*COLLECTED DATA:*

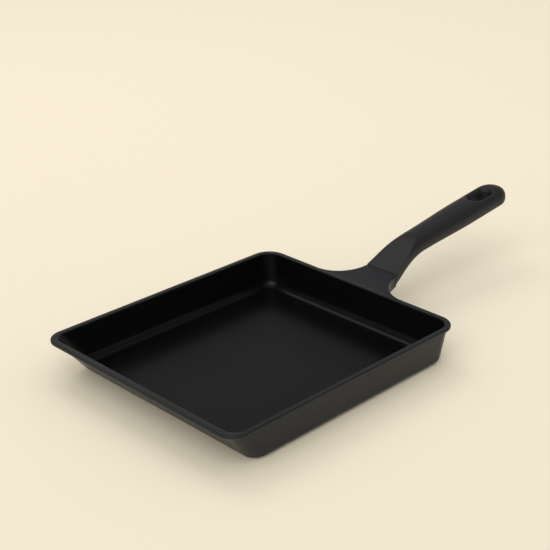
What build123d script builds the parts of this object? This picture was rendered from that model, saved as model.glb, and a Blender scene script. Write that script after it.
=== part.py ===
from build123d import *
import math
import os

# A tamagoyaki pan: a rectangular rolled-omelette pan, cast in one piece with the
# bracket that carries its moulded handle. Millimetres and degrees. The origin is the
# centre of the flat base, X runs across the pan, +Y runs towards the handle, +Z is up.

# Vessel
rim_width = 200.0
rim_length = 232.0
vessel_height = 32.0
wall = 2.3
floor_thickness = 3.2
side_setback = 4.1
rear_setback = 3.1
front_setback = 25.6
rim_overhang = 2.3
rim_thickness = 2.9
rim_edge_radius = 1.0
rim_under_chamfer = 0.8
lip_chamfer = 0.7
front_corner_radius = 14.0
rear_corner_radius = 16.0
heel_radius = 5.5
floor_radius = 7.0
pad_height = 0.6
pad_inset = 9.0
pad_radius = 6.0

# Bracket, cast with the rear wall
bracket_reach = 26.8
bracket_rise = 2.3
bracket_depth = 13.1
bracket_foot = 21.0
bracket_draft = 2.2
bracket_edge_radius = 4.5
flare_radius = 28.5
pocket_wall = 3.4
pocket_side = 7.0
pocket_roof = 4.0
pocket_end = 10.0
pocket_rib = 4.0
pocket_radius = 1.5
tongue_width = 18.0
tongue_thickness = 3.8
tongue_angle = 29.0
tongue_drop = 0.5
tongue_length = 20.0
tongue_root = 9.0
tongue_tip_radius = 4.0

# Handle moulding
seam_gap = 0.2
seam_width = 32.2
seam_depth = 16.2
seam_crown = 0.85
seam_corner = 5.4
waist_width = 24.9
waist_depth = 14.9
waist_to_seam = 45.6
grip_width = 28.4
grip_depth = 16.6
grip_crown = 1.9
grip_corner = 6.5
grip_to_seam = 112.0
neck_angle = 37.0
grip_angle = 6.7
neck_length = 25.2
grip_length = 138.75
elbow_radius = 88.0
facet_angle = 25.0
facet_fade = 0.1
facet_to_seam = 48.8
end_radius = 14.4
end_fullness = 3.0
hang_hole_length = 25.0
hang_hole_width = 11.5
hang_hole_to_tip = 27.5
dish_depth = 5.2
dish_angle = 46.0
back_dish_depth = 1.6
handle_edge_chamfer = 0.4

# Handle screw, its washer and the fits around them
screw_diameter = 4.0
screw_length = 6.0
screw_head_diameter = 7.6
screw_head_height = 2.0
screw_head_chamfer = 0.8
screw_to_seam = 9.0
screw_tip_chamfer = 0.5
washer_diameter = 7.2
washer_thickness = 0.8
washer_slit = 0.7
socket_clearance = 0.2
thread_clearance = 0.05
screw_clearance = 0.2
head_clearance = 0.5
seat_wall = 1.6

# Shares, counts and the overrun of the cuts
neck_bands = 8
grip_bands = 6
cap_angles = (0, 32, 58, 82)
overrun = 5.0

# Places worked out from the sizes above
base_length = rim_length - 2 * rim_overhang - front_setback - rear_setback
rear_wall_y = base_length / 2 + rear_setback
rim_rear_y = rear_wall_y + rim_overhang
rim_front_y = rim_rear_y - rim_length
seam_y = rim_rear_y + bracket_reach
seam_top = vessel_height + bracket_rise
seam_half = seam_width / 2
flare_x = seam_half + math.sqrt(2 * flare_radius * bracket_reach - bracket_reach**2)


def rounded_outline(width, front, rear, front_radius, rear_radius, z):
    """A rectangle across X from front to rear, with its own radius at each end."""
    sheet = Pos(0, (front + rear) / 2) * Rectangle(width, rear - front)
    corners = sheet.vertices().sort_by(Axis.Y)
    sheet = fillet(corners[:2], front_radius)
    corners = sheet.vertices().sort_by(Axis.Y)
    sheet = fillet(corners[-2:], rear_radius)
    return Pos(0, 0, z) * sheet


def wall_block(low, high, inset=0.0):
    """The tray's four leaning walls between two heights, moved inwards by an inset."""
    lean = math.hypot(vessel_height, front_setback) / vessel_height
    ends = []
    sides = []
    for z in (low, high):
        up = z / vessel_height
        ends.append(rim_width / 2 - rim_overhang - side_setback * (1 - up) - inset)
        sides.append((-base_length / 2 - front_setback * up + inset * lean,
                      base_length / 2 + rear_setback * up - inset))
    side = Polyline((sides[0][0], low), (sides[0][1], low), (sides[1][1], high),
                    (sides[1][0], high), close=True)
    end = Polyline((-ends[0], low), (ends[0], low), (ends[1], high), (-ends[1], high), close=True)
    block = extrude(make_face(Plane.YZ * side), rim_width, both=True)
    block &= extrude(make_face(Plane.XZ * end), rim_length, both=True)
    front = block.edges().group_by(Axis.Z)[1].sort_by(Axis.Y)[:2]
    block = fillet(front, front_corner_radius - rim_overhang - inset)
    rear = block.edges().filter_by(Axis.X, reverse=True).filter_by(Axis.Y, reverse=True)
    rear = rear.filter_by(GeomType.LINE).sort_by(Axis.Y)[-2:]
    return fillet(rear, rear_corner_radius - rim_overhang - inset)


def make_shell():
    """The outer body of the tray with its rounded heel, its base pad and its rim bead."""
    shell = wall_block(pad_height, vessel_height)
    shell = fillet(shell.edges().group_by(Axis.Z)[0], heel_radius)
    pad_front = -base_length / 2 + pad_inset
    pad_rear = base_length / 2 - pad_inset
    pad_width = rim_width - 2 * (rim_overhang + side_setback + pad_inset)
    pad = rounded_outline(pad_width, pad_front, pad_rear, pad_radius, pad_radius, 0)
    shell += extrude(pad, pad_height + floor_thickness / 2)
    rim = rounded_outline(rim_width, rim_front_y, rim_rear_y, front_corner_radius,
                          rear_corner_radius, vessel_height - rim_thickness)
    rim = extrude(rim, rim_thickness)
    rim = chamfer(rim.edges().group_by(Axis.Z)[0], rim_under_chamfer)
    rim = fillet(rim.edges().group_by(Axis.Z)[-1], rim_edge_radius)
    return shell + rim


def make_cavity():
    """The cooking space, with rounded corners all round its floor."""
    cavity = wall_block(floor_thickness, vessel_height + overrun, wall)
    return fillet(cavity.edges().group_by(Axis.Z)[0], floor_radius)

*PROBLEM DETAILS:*
Word for word, quote the lines of the material from the first line through the line with "tongue_tip_radius = 4.0", both ends included.

*EXPECTED ANSWER:*
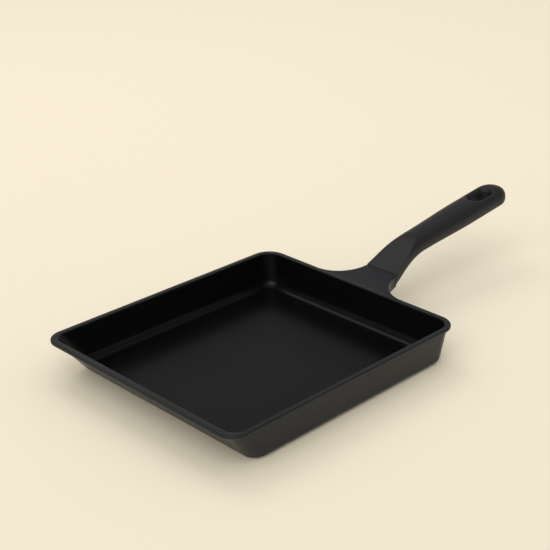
What build123d script builds the parts of this object? This picture was rendered from that model, saved as model.glb, and a Blender scene script. Write that script after it.
=== part.py ===
from build123d import *
import math
import os

# A tamagoyaki pan: a rectangular rolled-omelette pan, cast in one piece with the
# bracket that carries its moulded handle. Millimetres and degrees. The origin is the
# centre of the flat base, X runs across the pan, +Y runs towards the handle, +Z is up.

# Vessel
rim_width = 200.0
rim_length = 232.0
vessel_height = 32.0
wall = 2.3
floor_thickness = 3.2
side_setback = 4.1
rear_setback = 3.1
front_setback = 25.6
rim_overhang = 2.3
rim_thickness = 2.9
rim_edge_radius = 1.0
rim_under_chamfer = 0.8
lip_chamfer = 0.7
front_corner_radius = 14.0
rear_corner_radius = 16.0
heel_radius = 5.5
floor_radius = 7.0
pad_height = 0.6
pad_inset = 9.0
pad_radius = 6.0

# Bracket, cast with the rear wall
bracket_reach = 26.8
bracket_rise = 2.3
bracket_depth = 13.1
bracket_foot = 21.0
bracket_draft = 2.2
bracket_edge_radius = 4.5
flare_radius = 28.5
pocket_wall = 3.4
pocket_side = 7.0
pocket_roof = 4.0
pocket_end = 10.0
pocket_rib = 4.0
pocket_radius = 1.5
tongue_width = 18.0
tongue_thickness = 3.8
tongue_angle = 29.0
tongue_drop = 0.5
tongue_length = 20.0
tongue_root = 9.0
tongue_tip_radius = 4.0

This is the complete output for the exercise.